Give Everyone at Work Mental Health Response Training

HR shouldn’t be the only department that’s concerned with mental health response. After all, mental health issues affect all departments in the long run. And the better managers and employees understand depression, anxiety, emotional distress, and other mental health issues, the better your company can assist those with such issues within your ranks. Forbes points out that there’s no one-size-fits-all solution to addressing mental health issues in the workplace, and that both HR departments and fellow employees are in a powerful position to offer support to those who need it. While giving your managers the proper training for addressing mental health crises is a big step in the right direction, it’s even better to extend this training to everyone at work, significantly increasing your company’s capacity to properly respond to such crises.

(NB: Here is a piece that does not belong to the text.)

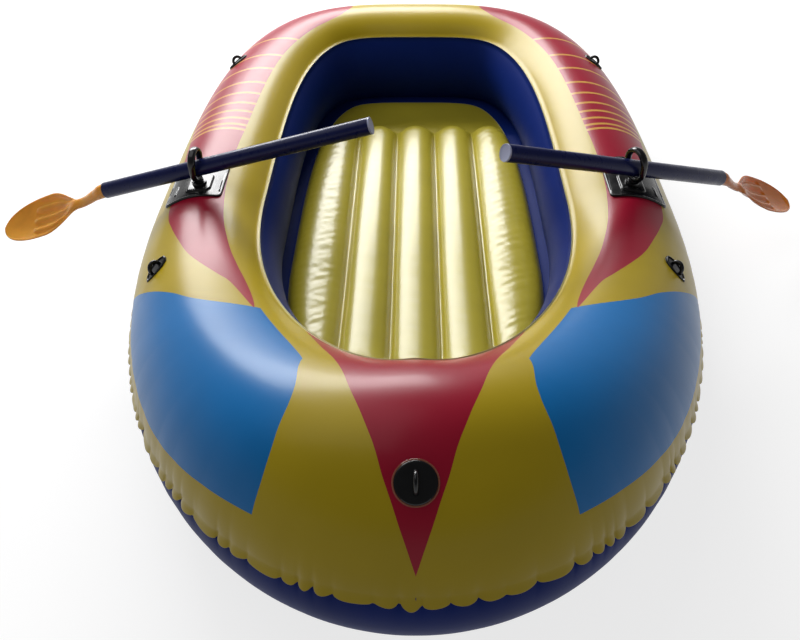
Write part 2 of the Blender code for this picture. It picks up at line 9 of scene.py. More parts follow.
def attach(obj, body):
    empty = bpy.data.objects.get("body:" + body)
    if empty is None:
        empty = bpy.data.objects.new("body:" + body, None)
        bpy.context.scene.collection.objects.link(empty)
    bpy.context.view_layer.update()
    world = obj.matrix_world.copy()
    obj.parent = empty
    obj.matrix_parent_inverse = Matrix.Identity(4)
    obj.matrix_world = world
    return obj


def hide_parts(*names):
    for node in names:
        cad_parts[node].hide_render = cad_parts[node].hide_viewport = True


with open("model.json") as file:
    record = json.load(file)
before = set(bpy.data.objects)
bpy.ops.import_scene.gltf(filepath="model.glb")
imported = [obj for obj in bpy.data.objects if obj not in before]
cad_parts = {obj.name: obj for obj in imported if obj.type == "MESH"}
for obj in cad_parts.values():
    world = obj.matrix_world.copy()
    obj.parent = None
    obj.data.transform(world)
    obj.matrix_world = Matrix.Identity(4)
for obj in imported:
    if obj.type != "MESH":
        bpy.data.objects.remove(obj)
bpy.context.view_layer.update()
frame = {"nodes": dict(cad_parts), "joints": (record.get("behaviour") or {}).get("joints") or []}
joints = {joint["name"]: joint for joint in frame["joints"]}
print("frame loaded:", len(frame["nodes"]), "nodes")

# The tube's middle line, section and seams, the same as in the frame
tube = {
    "halfBeam": 0.4335,
    "bowReach": 0.786,
    "sternReach": 0.982,
    "sternPower": 3.6,
    "bowTaperShare": 0.10,
    "radius": 0.1415,
    "bowRadius": 0.189,
    "bowLift": 0.073,
    "footHalfAngle": 8,
    "outerSeam": 10,
    "innerSeam": 139,
    "skin": 0.0006,
    "filmGap": 0.0003,
    "outerFlange": 0.0115,
    "innerFlange": 0.0032,
    "seamStep": 0.4,
    "columns": 1500,
    "columnsAtGathers": 2.2,
    "topRows": 46,
    "outerRows": 18,
    "innerRows": 25,
}
gathers = {
    "spacing": 0.037,
    "unevenPlace": 0.75,
    "unevenSize": 0.60,
    "placeWaves": 19,
    "sizeWaves": 31,
    "lobe": 0.42,
    "drawn": 0.0040,
    "nick": 0.66,
    "lift": 0.0020,
    "flare": 14,
    "fade": 0.014,
    "longFade": 0.060,
    "longShare": 0.30,
    "longSpacing": 2.3,
    "longUneven": 0.4,
    "longWaves": 13,
    "bowTip": 0.0055,
    "bowTipSpread": 0.008,
    "looseTurn": 0.50,
    "fullTurn": 1.15,
}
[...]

Focus on Allowing Employees to Achieve a Work-Life Balance

Creating policies focused on work-life balance prevents employee burnout and reduces overall stress. Apart from the above-mentioned points, encouraging balance also means allowing employees to take mental health days off, making sure that you’re not overworking employees, and not taking up their time beyond the mandated daily 8 hours at work. The closer your employees are to achieving true work-life balance, the less you’ll need to worry about mental health issues interfering with workplace productivity. In general, instilling policies for proper mental health response is a win-win situation for everyone in the company.